Nedir bu kitap yazma modası anlayamadım evlatlarım. Eline kalemi, kağıdı alan döktürüyor anılarını. Halbuki anılar kutsaldır çocuklar, yaşadıklarınızla aranızda kalır. Bazıları iki dudağın arasından çıkmaz. Ama her şeyde olduğu gibi bunda da işin suyunu milletçe çıkardık. Hiç Yaşar Kemal, Ahmet Altan, Adalet Ağaoğlu, eline mikrofon alıp, sahneye çıkıyor mu...
***
Bizim gençliğimizin jönüydü Alpay. Gençler mahalledeki kızlara onun şarkılarıyla aşık olur, küser, barışırdı. Fabrika Kızı, Eylül'de Gel, Son Tango, Bekledim Seni şarkılarını duyduğumuzda anılara dalar, mahalledeki yavuklumuzu hayal ederdik. Kendi kendime "Bir gün şu Alpay'ı canlı canlı dinlemeden ölürsem, gözlerim açık gider" derdim. Sonunda bir halk konserinde dinledim, sahnede bir dev vardı. Nasıl hayrandık anlatamam. Ama hepsi "anı" olarak kaldı evlatlarım. Genç kızlığımın hayranlığı bir kitapla mahvoldu gitti. Alpay da kitap yazmış. Kitabında 13 yaşında tecavüze uğradığını söylemiş. Şimdi gururla, gülerek anlatıyor da, benim etlerim lime lime çekiliyor.

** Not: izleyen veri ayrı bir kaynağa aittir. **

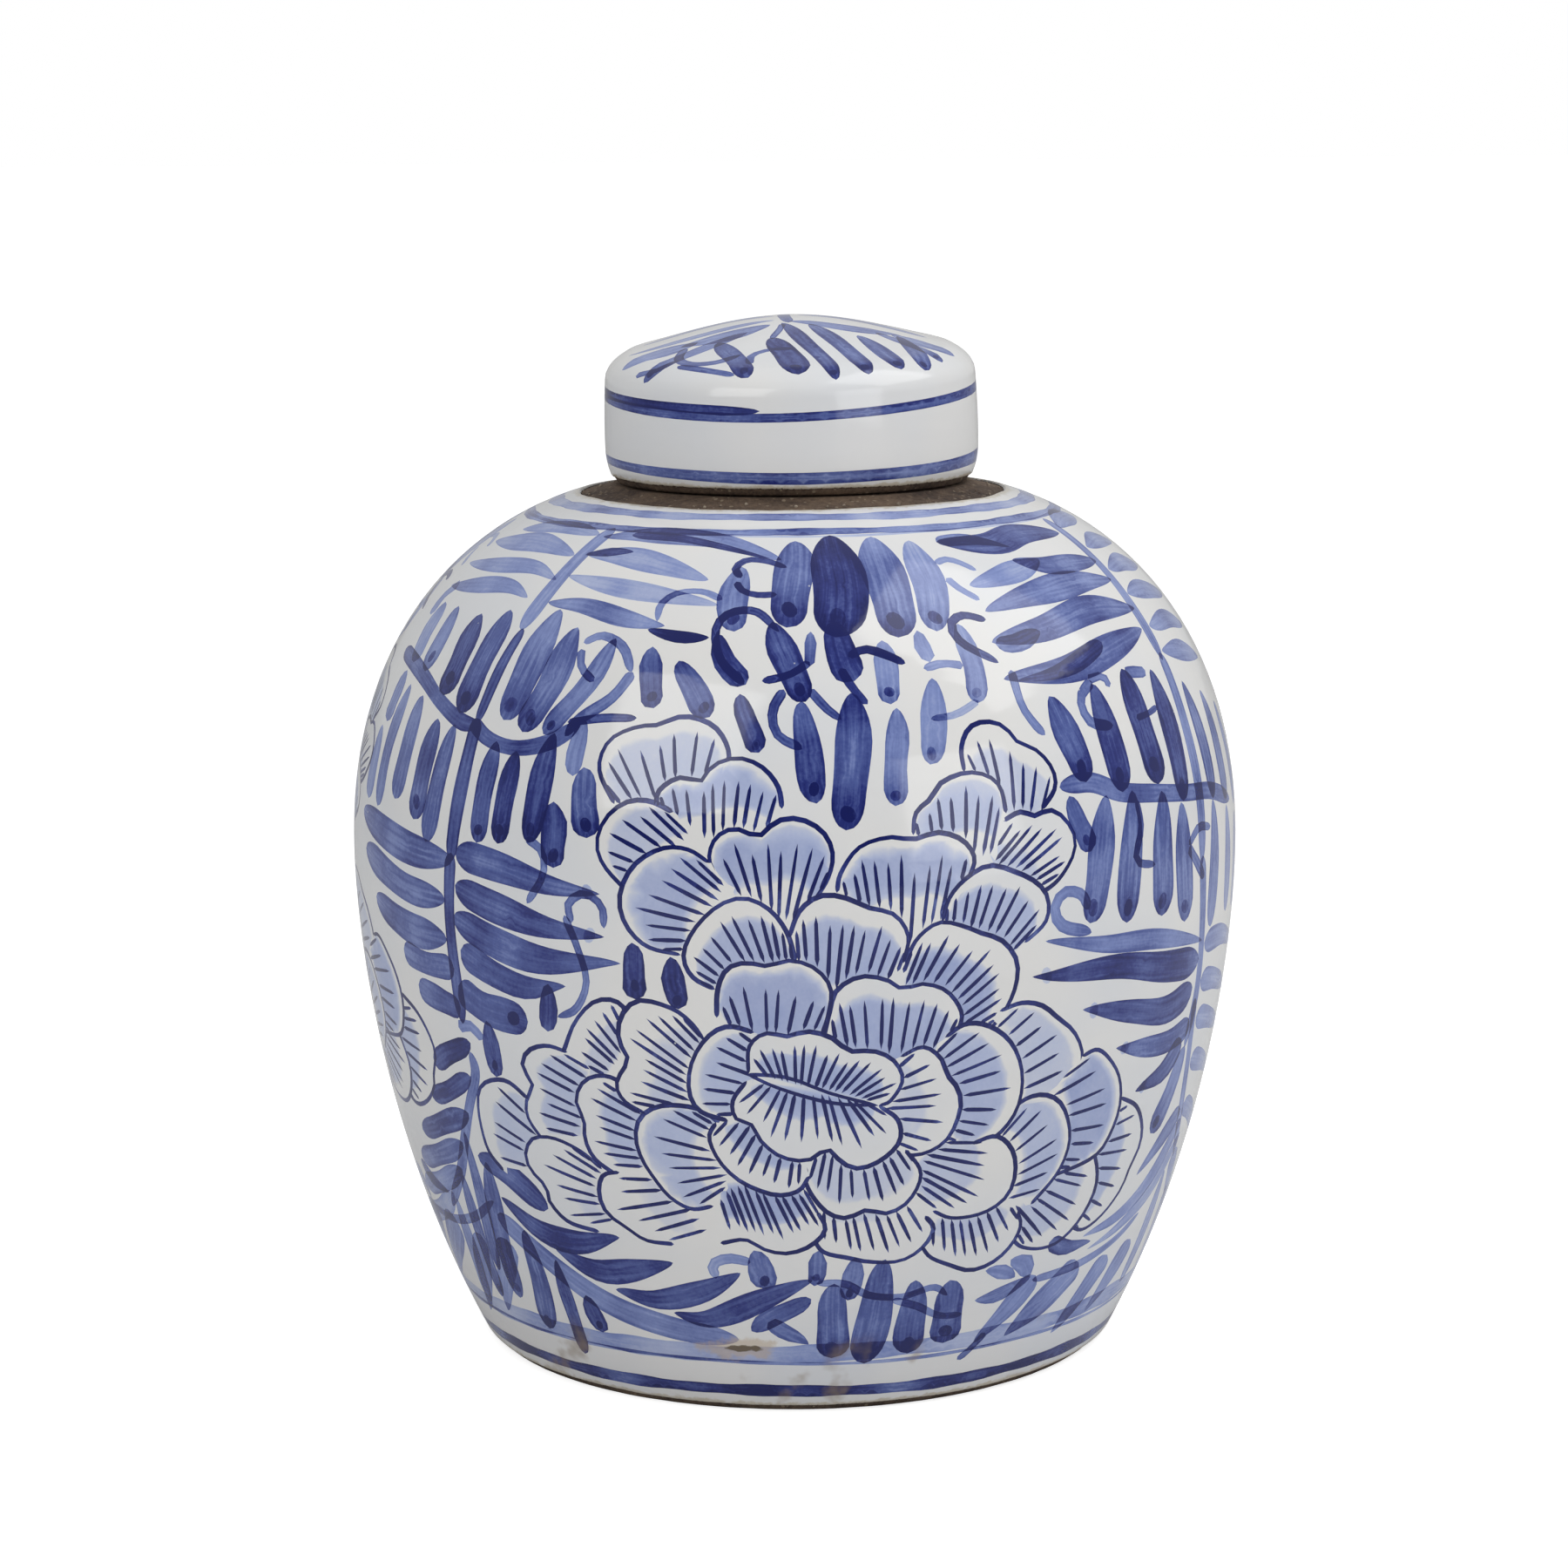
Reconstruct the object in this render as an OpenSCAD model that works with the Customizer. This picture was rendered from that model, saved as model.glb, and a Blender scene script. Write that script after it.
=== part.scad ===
// Ginger jar: a round, high-shouldered jar of thrown clay with a loose cap lid.
// Both are dipped in glaze that stops short of the foot, of the ring on the shoulder
// and of the lid's rim. Millimetres, +Z up, origin at the middle of the foot's underside.

/* [Jar] */
// Radius of the foot at the surface that it stands on
foot_r = 72.2; // [68:0.1:76]
// Largest radius of the belly
belly_r = 99.5; // [97:0.1:102]
// Height of the belly's widest point
belly_z = 112.4; // [108:0.1:116]
// Radius at which the shoulder turns into the seat for the lid
seat_r = 40; // [39:0.5:42]
// Height of the level seat under the lid's rim
seat_z = 192.3; // [190:0.1:194]
// Thickness of the jar's clay wall
wall_t = 5.5; // [4.5:0.1:7]
// Height of the recess inside the foot ring
recess_h = 6; // [4:0.5:8]
// Width of the foot ring that the jar stands on
foot_ring_w = 9; // [7:0.5:12]
// Thickness of the clay floor
floor_t = 7.5; // [6:0.5:10]

/* [Mouth] */
// Outer radius of the neck
neck_r = 34; // [33:0.5:34.5]
// Radius of the mouth
mouth_r = 28.5; // [26:0.5:30]
// Height of the neck above the seat
neck_h = 17; // [12:0.5:18]

/* [Lid] */
// Largest outer radius of the lid
lid_r = 41.5; // [41:0.1:42]
// Height of the lid's side, from its rim to the rounded shoulder of its dome
lid_side_h = 27.7; // [26:0.1:29]
// Rise of the dome above its rounded shoulder
dome_rise = 8.4; // [6:0.1:10]
// Lean of the dome towards the front, in degrees
dome_lean = 4; // [0:0.5:5]
// Lean of the dome to the left, in degrees
dome_lean_side = 1; // [0:0.5:2]
// Thickness of the lid's skirt, with its glaze
skirt_t = 4.9; // [4.5:0.1:5.2]
// Gap between the lid's rim and the seat
rest_gap = 0.3; // [0.2:0.1:0.5]

/* [Glaze] */
// Thickness of the outer glaze coats
coat_t = 0.5; // [0.4:0.05:0.6]
// Thickness of the linings
lining_t = 0.4; // [0.3:0.05:0.5]
// Height of the bare clay below the coat at the foot
bare_foot_h = 1.3; // [1:0.1:3]
// Radius at which the coat stops on the shoulder
bare_ring_r = 47.3; // [46:0.1:50]
// Height of the bare clay below the coat at the lid's rim
bare_rim_h = 1.2; // [1:0.1:2]

/* [Hidden] */
$fn = 96;

clay_colour = [0.47, 0.38, 0.30];
glaze_colour = [0.86, 0.89, 0.89];
inner_glaze_colour = [0.80, 0.83, 0.81];

steps = 14;             // straight steps along each curve of an outline
foot_bevel = 0.8;       // bevel of the foot ring's two edges
floor_round = 16;       // radius of the curve from the floor up to the wall
lip_bevel = 1.2;        // bevel of the mouth's two edges
axis_r = 10;            // radius inside the mouth at which the shoulder's section closes
floor_z = recess_h + floor_t;
lip_z = seat_z + neck_h;
recess_r = foot_r - foot_ring_w;

rim_z = seat_z + rest_gap;
rim_r = 39.2;           // outer radius of the rim, below the tuck of the lid's side
tuck_z = 200;           // height at which the tuck ends and the leaning part starts
lid_corner_z = rim_z + lid_side_h;
lid_corner_r = 35.6;    // radius at which the dome starts
dome_start = 1.6;       // height of the dome's start above the rounded shoulder
apex_z = lid_corner_z + dome_rise;
lid_in_r = lid_r - skirt_t;
ceiling_z = lid_corner_z - 5.8;   // height of the ceiling at the skirt
ceiling_rise = 5;       // how much higher the ceiling is in the middle

// Point at t on the cubic curve that leaves a towards b and reaches d from c
function curve(a, b, c, d, t) =
    pow(1 - t, 3) * a + 3 * pow(1 - t, 2) * t * b + 3 * (1 - t) * t * t * c + pow(t, 3) * d;

// Direction of that curve at t
function curve_dir(a, b, c, d, t) =
    3 * pow(1 - t, 2) * (b - a) + 6 * (1 - t) * t * (c - b) + 3 * t * t * (d - c);

// The jar's outline from the foot (u = 0) over the belly (u = 1) to the seat (u = 2)
lower = [[foot_r, 0], [foot_r + 20, 39], [belly_r, belly_z - 28.4], [belly_r, belly_z]];
upper = [[belly_r, belly_z], [belly_r, belly_z + 50], [seat_r + 29.5, seat_z - 4.8], [seat_r, seat_z]];
function on(part, t) = curve(part[0], part[1], part[2], part[3], t);
function along(part, t) = curve_dir(part[0], part[1], part[2], part[3], t);
function outline(u) = u < 1 ? on(lower, u) : on(upper, u - 1);
function heading(u) = u < 1 ? along(lower, u) : along(upper, u - 1);

// Point of the outline at u, moved into the wall by the given depth
function skin(u, depth) =
    let (h = heading(u))
    outline(u) + depth * [-h.y, h.x] / norm(h);

// Place on the outline, between lo and hi, where the skin at a depth reaches a height
function u_at_z(z, depth, lo, hi, n = 24) =
    let (mid = (lo + hi) / 2)
    n == 0 ? mid
    : skin(mid, depth).y < z ? u_at_z(z, depth, mid, hi, n - 1)
    : u_at_z(z, depth, lo, mid, n - 1);

// Place on the shoulder where the skin at a depth reaches a radius
function u_at_r(r, depth, lo = 1.2, hi = 2, n = 24) =
    let (mid = (lo + hi) / 2)
    n == 0 ? mid
    : skin(mid, depth).x > r ? u_at_r(r, depth, mid, hi, n - 1)
    : u_at_r(r, depth, lo, mid, n - 1);

// Points of the skin at a depth, from u0 up to u1
function skin_points(depth, u0, u1) =
    [for (i = [0:2 * steps]) skin(u0 + (u1 - u0) * i / (2 * steps), depth)];

function reversed(list) = [for (i = [len(list) - 1:-1:0]) list[i]];

// Quarter-ellipse from the floor, at radius r0, up to the wall's point p
function floor_corner(r0, z0, p) =
    [for (i = [0:6]) [r0 + (p.x - r0) * sin(15 * i), p.y - (p.y - z0) * cos(15 * i)]];

// The jar's cavity: from the floor's middle out, up the wall and in to the axis side
function cavity(depth, floor_level) =
    let (u0 = u_at_z(floor_level + floor_round, depth, 0, 1),
         p = skin(u0, depth))
    concat([[0, floor_level]],
           floor_corner(p.x - floor_round, floor_level, p),
           skin_points(depth, u0 + 0.02, 2));

clay_depth = coat_t;
cavity_depth = coat_t + wall_t;
u_clay_foot = u_at_z(foot_bevel, clay_depth, 0, 1);
u_coat_foot = u_at_z(bare_foot_h, 0, 0, 1);
u_clay_at_coat_foot = u_at_z(bare_foot_h, clay_depth, 0, 1);
u_coat_ring = u_at_r(bare_ring_r, 0);
u_clay_at_ring = u_at_r(bare_ring_r, clay_depth);

// The jar's clay: foot ring, wall and shoulder, with the neck set on the seat
module jar_body() {
    inside = cavity(cavity_depth, floor_z);
    foot_out = skin(u_clay_foot, clay_depth);
    color(clay_colour)
    difference() {
        union() {
            rotate_extrude()
            polygon(concat(
                [[0, recess_h], [recess_r - 2, recess_h], [recess_r, recess_h - 2],
                 [recess_r, foot_bevel], [recess_r + foot_bevel, 0], [foot_out.x - foot_bevel, 0]],
                skin_points(clay_depth, u_clay_foot, u_clay_at_ring),
                [skin(u_clay_at_ring + 0.04, clay_depth), [seat_r + 1, seat_z - 0.2], [seat_r, seat_z],
                 [axis_r, seat_z]],
                [[axis_r, inside[len(inside) - 1].y]],
                reversed(inside)));
            neck();
        }
        translate([0, 0, seat_z - 3 * wall_t])
        cylinder(r = mouth_r, h = neck_h + 4 * wall_t);
    }
}

// The neck: a short upright tube with a small fillet at its root and a bevelled lip
module neck() {
    root = 2.2;
    rotate_extrude()
    polygon([[mouth_r - 4, seat_z - 2], [neck_r + root, seat_z - 2], [neck_r + root, seat_z],
             [neck_r + root / 4, seat_z + root / 4], [neck_r, seat_z + root],
             [neck_r, lip_z - lip_bevel], [neck_r - lip_bevel, lip_z],
             [mouth_r - 4, lip_z]]);
}

// The coat on the jar's outside, from just above the foot to the edge of the bare ring
module jar_outer_glaze() {
    color(glaze_colour)
    rotate_extrude()
    polygon(concat(
        skin_points(0, u_coat_foot, u_coat_ring),
        reversed(skin_points(clay_depth, u_clay_at_coat_foot, u_clay_at_ring))));
}

// The lining of the jar's inside, from the floor up to below the neck
module jar_inner_glaze() {
    color(inner_glaze_colour)
    intersection() {
        rotate_extrude()
        difference() {
            polygon(concat(cavity(cavity_depth, floor_z), [[0, seat_z]]));
            polygon(concat(cavity(cavity_depth + lining_t, floor_z + lining_t), [[0, seat_z]]));
        }
        cylinder(r = 2 * belly_r, h = seat_z - 2 * wall_t);
    }
}

// The glaze inside the foot ring
module jar_base_glaze() {
    color(glaze_colour)
    translate([0, 0, recess_h - lining_t])
    cylinder(r = recess_r - 4, h = lining_t);
}

// Outline of the lid's leaning part at a depth below its surface
function dome_points(depth) =
    let (r = lid_r - depth, z = lid_corner_z - depth,
         cr = lid_corner_r, cz = z + dome_start)
    concat(
        [for (i = [0:4]) curve([r, tuck_z], [r, tuck_z + 5], [r - 0.2, tuck_z + 10], [r - 0.6, z - 4], i / 4)],
        [for (i = [1:6]) curve([r - 0.6, z - 4], [r - 0.9, z - 1.2], [cr + 2.2, z + 0.5], [cr, cz], i / 6)],
        [for (i = [1:8]) curve([cr, cz], [cr * 0.7, cz + 2.7], [cr * 0.35, z + dome_rise], [0, z + dome_rise], i / 8)]);

// Outline of the lid's level part, from its rim up the tuck of its side
function tuck_points(depth) =
    [for (i = [0:5]) curve([rim_r - depth, rim_z], [rim_r + 1.4 - depth, rim_z + 1.6],
                           [lid_r - 0.15 - depth, rim_z + 4.9], [lid_r - 0.15 - depth, tuck_z], i / 5)];

// The lid's outer shape at a depth below its surface: a level rim under a leaning dome
module lid_shape(depth) {
    rotate_extrude()
    polygon(concat([[0, rim_z]], tuck_points(depth), [[0, tuck_z]]));
    intersection() {
        translate([0, 0, tuck_z])
        rotate([dome_lean, -dome_lean_side, 0])
        translate([0, 0, -tuck_z])
        rotate_extrude()
        polygon(concat([[0, tuck_z - 5], [lid_r - depth, tuck_z - 5]], dome_points(depth)));
        translate([0, 0, tuck_z])
        cylinder(r = 2 * lid_r, h = 2 * lid_side_h);
    }
}

// The lid's hollow at a depth into it: a round skirt under a low domed ceiling
module lid_hollow(depth) {
    r = lid_in_r - depth;
    corner = 4;
    rotate_extrude()
    polygon(concat(
        [[0, rim_z - 1], [r, rim_z - 1]],
        [for (i = [0:4]) [r - corner * (1 - cos(22.5 * i)), ceiling_z - depth - corner * (1 - sin(22.5 * i))]],
        [for (i = [1:6]) let (s = 1 - i / 6)
            [(r - corner) * s, ceiling_z - depth + ceiling_rise * (1 - s * s)]]));
}

// The lid's clay, hollow from below
module lid_body() {
    color(clay_colour)
    difference() {
        lid_shape(coat_t);
        lid_hollow(0);
    }
}

// The coat on the lid's outside, from just above the rim over the dome
module lid_outer_glaze() {
    color(glaze_colour)
    difference() {
        lid_shape(0);
        lid_shape(coat_t);
        translate([0, 0, rim_z - 1])
        cylinder(r = 2 * lid_r, h = 1 + bare_rim_h);
    }
}

// The lining of the lid's ceiling and of the skirt's inner side
module lid_inner_glaze() {
    color(inner_glaze_colour)
    difference() {
        lid_hollow(0);
        lid_hollow(lining_t);
        translate([0, 0, rim_z - 2])
        cylinder(r = lid_r, h = 2 + 4 * bare_rim_h);
    }
}

jar_body();
jar_outer_glaze();
jar_inner_glaze();
jar_base_glaze();
lid_body();
lid_outer_glaze();
lid_inner_glaze();
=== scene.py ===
import math
import random

import bpy
import numpy as np
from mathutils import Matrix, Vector, kdtree
from mathutils.geometry import delaunay_2d_cdt


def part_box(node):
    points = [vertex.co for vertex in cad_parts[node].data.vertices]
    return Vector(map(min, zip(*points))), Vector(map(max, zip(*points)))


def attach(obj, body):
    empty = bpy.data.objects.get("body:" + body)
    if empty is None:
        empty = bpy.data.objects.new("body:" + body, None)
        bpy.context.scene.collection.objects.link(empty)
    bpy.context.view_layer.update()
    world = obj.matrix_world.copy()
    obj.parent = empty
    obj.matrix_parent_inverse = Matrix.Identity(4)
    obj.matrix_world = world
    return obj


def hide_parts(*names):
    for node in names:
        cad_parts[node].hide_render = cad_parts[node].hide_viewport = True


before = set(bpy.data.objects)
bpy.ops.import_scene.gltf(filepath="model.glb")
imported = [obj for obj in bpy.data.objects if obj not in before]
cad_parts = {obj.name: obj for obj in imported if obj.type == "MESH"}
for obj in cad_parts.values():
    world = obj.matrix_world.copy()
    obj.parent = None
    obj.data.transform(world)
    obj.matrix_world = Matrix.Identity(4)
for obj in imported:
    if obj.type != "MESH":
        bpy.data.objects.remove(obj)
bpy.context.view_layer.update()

bl_info = {
    "name": "Ginger jar",
    "version": (1, 0, 0),
    "blender": (4, 5, 0),
    "location": "View3D > Sidebar > Ginger jar",
    "description": "Makes a hand-painted ginger jar with its cap lid: bare clay, glaze coats and brushwork",
    "category": "Object",
}

MM = 0.001

# ---------------------------------------------------------------- sizes, in millimetres

jar_low, jar_high = (Vector(c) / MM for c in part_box("jar_outer_glaze"))
lid_low = Vector(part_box("lid_body")[0]) / MM
base_high = Vector(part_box("jar_base_glaze")[1]) / MM

BELLY_R = (jar_high.x - jar_low.x) / 2
BELLY_Z = 112.4
FOOT_R = 72.2
SEAT_R = 40.0
SEAT_Z = 192.3
COAT = 0.5
LINING = 0.4
WALL = 5.5
FOOT_RING_W = 9.0
RECESS_H = base_high.z
FLOOR_Z = RECESS_H + 7.5
NECK_R = 34.0
MOUTH_R = 28.5
LIP_Z = SEAT_Z + 17.0
BARE_FOOT = jar_low.z
BARE_RING_R = 47.3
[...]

Bunları bilmesek de olurdu Alpay, bu yaştan sonra neyin reklamını yapıyorsun. Biz senin güzel şarkılarını beklerken, sen böyle şeylerle oyalanıyorsun.
***
Benim gibi Alpay hayranlarını hayalkırıklığına uğratıyorsun. İstemem artık ne Eylül'de gel, ne Ekim'de, ne de Kasım'da... Çünkü sen artık bizim tanıdığımız Alpay değilsin.